Nucor also was dealing with a largely homogeneous Microsoft environment, which made the implementation easier. The company used Active Directory as the foundation for its identity management engine, augmenting its base authorization function with homegrown software tokens that provide thousands of permissions. The permissions are grouped into packages, or profiles. A base package might provide a few hundred permissions, granting access to everyday human-resource applications and the like. Other packages define the permissions specific to different jobs, such as controllers and IT staff. Additional permissions can be granted to any individual as needed. Certain permissions kick off an audit event that shoots an e-mail to appropriate authorities to alert them that the permission was granted, just in case it shouldn’t have been.

Nucor developed the engine in just five man-months, Messenger says, at a cost of less than $50,000, including the fee paid to Extreme Logic.

The “buy vs. build” argument typically comes down to a combination of corporate philosophy and requirements to solve the problem at hand. For American Express, “Our strong preference is to buy rather than build,” Barrett says.
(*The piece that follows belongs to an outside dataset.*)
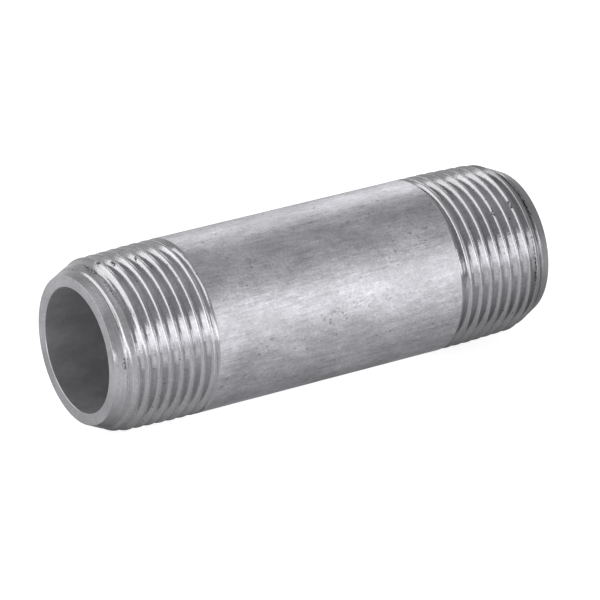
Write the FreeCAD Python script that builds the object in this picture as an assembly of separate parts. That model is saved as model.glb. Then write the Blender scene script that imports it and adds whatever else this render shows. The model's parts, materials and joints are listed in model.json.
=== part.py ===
"""Threaded pipe nipple: 3/4 inch, 3 inches long, Schedule 80, NPT thread on both ends.

The pipe lies along X, centred on the origin, with +Z up. Lengths are in millimetres.
Each end is worked out in a frame of its own: Z runs along the pipe from the end face
inwards, X and Y are across it. Laying it down turns that Z onto the pipe's X axis.
"""
import FreeCAD, Part
import math
import os

INCH = 25.4
FULL_TURN = 360.0

# The pipe.
overall_length = 3.0 * INCH
outside_diameter = 26.67
bore_diameter = 18.85
bore_mouth_break = 0.12          # 45 degree break where the bore meets each end face

# The taper thread, 14 to the inch.
threads_per_inch = 14.0
thread_pitch = INCH / threads_per_inch
radius_taper = 1.0 / 32.0        # growth of the radius along the axis: 1 in 16 on diameter
pitch_diameter_at_end = 24.579
flank_angle = 30.0               # each flank from the plane square to the axis
crest_truncation = 0.075 * thread_pitch
root_truncation = 0.055 * thread_pitch
skin_shave = 0.02                # what the die takes off the pipe's skin at the last crests

# The lead-in bevel turned on each end before its thread is cut.
end_face_diameter = 22.5
bevel_angle = 25.0               # from the axis

# Each groove stops at a square edge, up a short conical wall.
run_out_length = 0.8
near_thread_length = 16.5
far_thread_length = 17.3
near_start_angle = 182.0         # where the groove crosses the end face, about the axis
far_start_angle = -33.0

# Working shapes, which all end inside the cuts and leave no mark of their own.
end_piece_length = 20.0
rod_oversize = 0.4
cutter_overlap = 0.12            # how far the cutter's flanks go on above the crests
cutter_wall = 1.0                # straight sides above those flanks
core_sinkage = 0.3               # how far the run-out wall goes on below the groove's root

outside_radius = outside_diameter / 2.0
bore_radius = bore_diameter / 2.0
end_face_radius = end_face_diameter / 2.0
rod_radius = outside_radius + rod_oversize
half_length = overall_length / 2.0

flank_slope = math.tan(math.radians(flank_angle))
bevel_slope = math.tan(math.radians(bevel_angle))
sharp_height = thread_pitch / (2.0 * flank_slope)
thread_height = sharp_height - crest_truncation - root_truncation
crest_radius_at_end = pitch_diameter_at_end / 2.0 + sharp_height / 2.0 - crest_truncation
root_radius_at_end = crest_radius_at_end - thread_height

UP = FreeCAD.Vector(0, 0, 1)
ORIGIN = FreeCAD.Vector(0, 0, 0)


def crest_radius(along):
    """Radius of the cone that the crests lie on."""
    return crest_radius_at_end + radius_taper * along


def root_radius(along):
    """Radius of the cone that the groove's root lies on."""
    return root_radius_at_end + radius_taper * along


def point(radius, along):
    """A point in a lengthwise half section: radius from the axis, distance along it."""
    return FreeCAD.Vector(radius, 0, along)


def turned(section):
    """Spin a closed half section, given as a list of points, about the Z axis."""
    outline = Part.makePolygon(section + [section[0]])
    return Part.Face(outline).revolve(ORIGIN, UP, FULL_TURN)


def end_blank(thread_length):
    """One end before threading: bore, end face, lead-in bevel, crest cone and barrel."""
    shaved_radius = outside_radius - skin_shave
    bevel_length = (crest_radius_at_end - end_face_radius) / (bevel_slope - radius_taper)
    cone_length = (shaved_radius - crest_radius_at_end) / radius_taper
    return turned([
        point(bore_radius, bore_mouth_break),
        point(bore_radius + bore_mouth_break, 0),
        point(end_face_radius, 0),
        point(crest_radius(bevel_length), bevel_length),
        point(shaved_radius, cone_length),
        point(outside_radius, thread_length),
        point(outside_radius, end_piece_length),
        point(bore_radius, end_piece_length),
    ])


def oversize_rod():
    """A plain ring a little thicker than the pipe, for the groove to be cut in."""
    return turned([
        point(bore_radius, 0),
        point(rod_radius, 0),
        point(rod_radius, end_piece_length),
        point(bore_radius, end_piece_length),
    ])


def groove_turn(start, start_angle):
    """One turn of the V groove: its section swept along a helix on the root cone."""
    bottom = root_radius(start)
    taper_angle = math.degrees(math.atan(radius_taper))
    helix = Part.makeHelix(thread_pitch, thread_pitch, bottom, taper_angle)
    helix.translate(UP * start)

    depth = thread_height + cutter_overlap
    root_half_width = root_truncation * flank_slope
    mouth_half_width = root_half_width + depth * flank_slope
    corners = [
        point(bottom, start - root_half_width),
        point(bottom, start + root_half_width),
        point(bottom + depth, start + mouth_half_width),
        point(bottom + depth + cutter_wall, start + mouth_half_width),
        point(bottom + depth + cutter_wall, start - mouth_half_width),
        point(bottom + depth, start - mouth_half_width),
    ]
    section = Part.makePolygon(corners + [corners[0]])

    sweep = Part.BRepOffsetAPI.MakePipeShell(helix)
    sweep.setBiNormalMode(UP)
    sweep.add(section, False, False)
    sweep.build()
    sweep.makeSolid()
    turn = sweep.shape()
    turn.rotate(ORIGIN, UP, start_angle)
    return turn


def run_out_core(thread_length):
    """The metal that the groove climbs out of. Its wall starts below the groove's root."""
    foot = thread_length - run_out_length
    foot_radius = root_radius(foot)
    wall_slope = (outside_radius - foot_radius) / run_out_length
    wall_start = foot - core_sinkage / wall_slope
    wall_top = foot + (rod_radius - foot_radius) / wall_slope
    return turned([
        point(bore_radius, wall_start),
        point(foot_radius - core_sinkage, wall_start),
        point(rod_radius, wall_top),
        point(rod_radius, end_piece_length),
        point(bore_radius, end_piece_length),
    ])


def threaded_end(thread_length, start_angle):
    """One end of the pipe with its right-hand taper thread."""
    turns_inside = math.ceil(thread_length / thread_pitch + 0.5)
    starts = [n * thread_pitch for n in range(-1, turns_inside)]
    cutters = [groove_turn(start, start_angle) for start in starts]
    grooved = oversize_rod().cut(cutters).fuse(run_out_core(thread_length))
    return end_blank(thread_length).common(grooved)


def barrel():
    """The plain pipe between the two threaded ends."""
    far_side = overall_length - end_piece_length
    return turned([
        point(bore_radius, end_piece_length),
        point(outside_radius, end_piece_length),
        point(outside_radius, far_side),
        point(bore_radius, far_side),
    ])


def lay_along_x(shape):
    """Turn a shape's own Z onto the pipe's X axis, its X onto Y and its Y onto Z."""
    shape.rotate(ORIGIN, FreeCAD.Vector(1, 1, 1), FULL_TURN / 3.0)
    shape.translate(FreeCAD.Vector(-half_length, 0, 0))
    return shape


def pipe_nipple():
    """The whole nipple: one pipe, with a thread cut in from each end."""
    near_end = lay_along_x(threaded_end(near_thread_length, near_start_angle))
    far_end = lay_along_x(threaded_end(far_thread_length, far_start_angle))
    far_end.rotate(ORIGIN, UP, FULL_TURN / 2.0)
    middle = lay_along_x(barrel())
    return middle.fuse([near_end, far_end]).removeSplitter()


os.makedirs("parts", exist_ok=True)
pipe_nipple().exportStep("parts/pipe_nipple.step")
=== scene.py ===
"""Looks for the threaded pipe nipple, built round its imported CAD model.

Everything is in metres, in the CAD frame: the pipe lies along X, centred on the origin, +Z up.
A point on the pipe is given by its place along X, its radius from the X axis, and its angle
about that axis, from +Y towards +Z. Each threaded end is worked out in a frame of its own:
its length runs from the end face inwards, and the far end's angle goes from -Y towards +Z.
"""
import json
import math
from collections import namedtuple

import bmesh
import bpy
import numpy as np
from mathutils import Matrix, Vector


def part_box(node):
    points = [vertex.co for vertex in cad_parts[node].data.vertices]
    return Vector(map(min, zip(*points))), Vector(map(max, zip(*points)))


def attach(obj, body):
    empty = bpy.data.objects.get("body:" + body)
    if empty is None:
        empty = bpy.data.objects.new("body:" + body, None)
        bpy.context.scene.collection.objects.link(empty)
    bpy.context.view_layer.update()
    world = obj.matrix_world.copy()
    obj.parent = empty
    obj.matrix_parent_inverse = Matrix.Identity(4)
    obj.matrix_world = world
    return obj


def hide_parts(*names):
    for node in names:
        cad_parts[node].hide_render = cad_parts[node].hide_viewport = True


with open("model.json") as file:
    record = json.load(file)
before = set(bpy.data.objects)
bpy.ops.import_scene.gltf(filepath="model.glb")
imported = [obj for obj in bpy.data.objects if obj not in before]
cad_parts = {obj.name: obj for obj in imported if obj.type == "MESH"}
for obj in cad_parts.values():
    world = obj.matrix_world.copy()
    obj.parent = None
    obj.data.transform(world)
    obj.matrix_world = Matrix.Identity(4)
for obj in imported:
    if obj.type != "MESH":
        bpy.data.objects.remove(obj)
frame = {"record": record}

NODE = "pipe_nipple"
MM = 0.001
FULL_TURN = 2 * math.pi

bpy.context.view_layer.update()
node_low, node_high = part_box(NODE)
mounts = {mount["name"]: mount for mount in frame["record"]["mounts"]}

# The pipe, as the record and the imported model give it.
half_length = (node_high.x - node_low.x) / 2
outside_radius = mounts["barrel"]["dims"]["r_mm"] * MM
bore_radius = mounts["through_bore"]["dims"]["r_mm"] * MM

# The taper thread and the turned ends, with the CAD model's values.
PITCH = 25.4 / 14 * MM
RADIUS_TAPER = 1 / 32
PITCH_RADIUS_AT_END = 24.579 / 2 * MM
FLANK_RISE = 1 / math.tan(math.radians(30))       # radius gained per length along a flank
SHARP_HEIGHT = PITCH * FLANK_RISE / 2
CREST_TRUNCATION = 0.075 * PITCH
ROOT_TRUNCATION = 0.055 * PITCH
THREAD_HEIGHT = SHARP_HEIGHT - CREST_TRUNCATION - ROOT_TRUNCATION
CREST_RADIUS_AT_END = PITCH_RADIUS_AT_END + SHARP_HEIGHT / 2 - CREST_TRUNCATION
ROOT_RADIUS_AT_END = CREST_RADIUS_AT_END - THREAD_HEIGHT
ROOT_HALF_WIDTH = ROOT_TRUNCATION / FLANK_RISE
END_FACE_RADIUS = 11.25 * MM
BEVEL_SLOPE = math.tan(math.radians(25))
BEVEL_LENGTH = (CREST_RADIUS_AT_END - END_FACE_RADIUS) / (BEVEL_SLOPE - RADIUS_TAPER)
BORE_MOUTH_BREAK = 0.12 * MM
SKIN_SHAVE = 0.02 * MM
RUN_OUT_LENGTH = 0.8 * MM

# The two ends. The side is -1 towards -X and 1 towards +X.
End = namedtuple("End", "side thread_length start_angle")
NEAR_END = End(-1, 16.5 * MM, math.radians(182))
FAR_END = End(1, 17.3 * MM, math.radians(-33))

# Each crest is rounded off on its -X side.
SHOULDER_SHARE = 0.62         # how far down the flank, as a share of the crest's height
LAND_SHARE = 0.1              # how far over the crest, by the height of the flank's line above it
LEAST_HEIGHT = 0.001 * MM     # of a crest, where the thread ends

# The mesh.
COLUMNS = 240
BARREL_RINGS = 60
BORE_RINGS = 22
FACE_RINGS = 4
EDGE_ROW = 0.05 * MM          # how close the rows beside a turned edge are to it
LAND_ROW = 0.03 * MM          # the same beside a crest's edges
DOWN_ROWS = (0.03, 0.12, 0.26, 0.58)     # shares of a flank's length, close at the rounded top
CLIMB_ROWS = (0.42, 0.74, 0.88, 0.97)
SPARE_TURNS = 3               # turns of rows beyond each end of the thread, which shrink onto it
WELD = 0.001 * MM


# ---------------------------------------------------------------- the pipe's ideal shape

def ramp(value, start, end):
    """0 up to the start, 1 from the end on, and even between them."""
    return np.clip((value - start) / (end - start), 0, 1)


def blank_cones(end):
    """The end before threading: each cone's radius at the end face, and its slope."""
    cone_length = (outside_radius - SKIN_SHAVE - CREST_RADIUS_AT_END) / RADIUS_TAPER
    shave_slope = SKIN_SHAVE / (end.thread_length - cone_length)
    return [
        (END_FACE_RADIUS, BEVEL_SLOPE),
        (CREST_RADIUS_AT_END, RADIUS_TAPER),
        (outside_radius - shave_slope * end.thread_length, shave_slope),
    ]


def blank_radius(along, end):
    """Radius of the unthreaded end."""
    radius = np.min([start + slope * along for start, slope in blank_cones(end)], axis=0)
    return np.minimum(radius, outside_radius)


def run_out_wall(end):
    """The cone that the groove climbs at its end: radius at the end face, slope, and its foot."""
    foot = end.thread_length - RUN_OUT_LENGTH
    foot_radius = ROOT_RADIUS_AT_END + RADIUS_TAPER * foot
    slope = (outside_radius - foot_radius) / RUN_OUT_LENGTH
    return foot_radius - slope * foot, slope, foot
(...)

With that in mind, the company has embarked on a metadirectory strategy with which it will decide what directory is the authoritative source for any piece of data, then replicate from there to other sources.

All sources feed a central Lightweight Directory Access Protocol directory to keep things in sync. The idea is to follow the federated approach that is at the core of the Liberty Alliance work, where distributed directories each own a piece of the pie. That setup has American Express ready to take advantage of Liberty-enabled tools as they become available, Barrett says.

The road map comes down to having an accurate sense of your current state and what your requirements are. From there, you can decide what the identity management system should accomplish, Burton Group’s Kampman says, “You don’t do identity management in a vacuum.”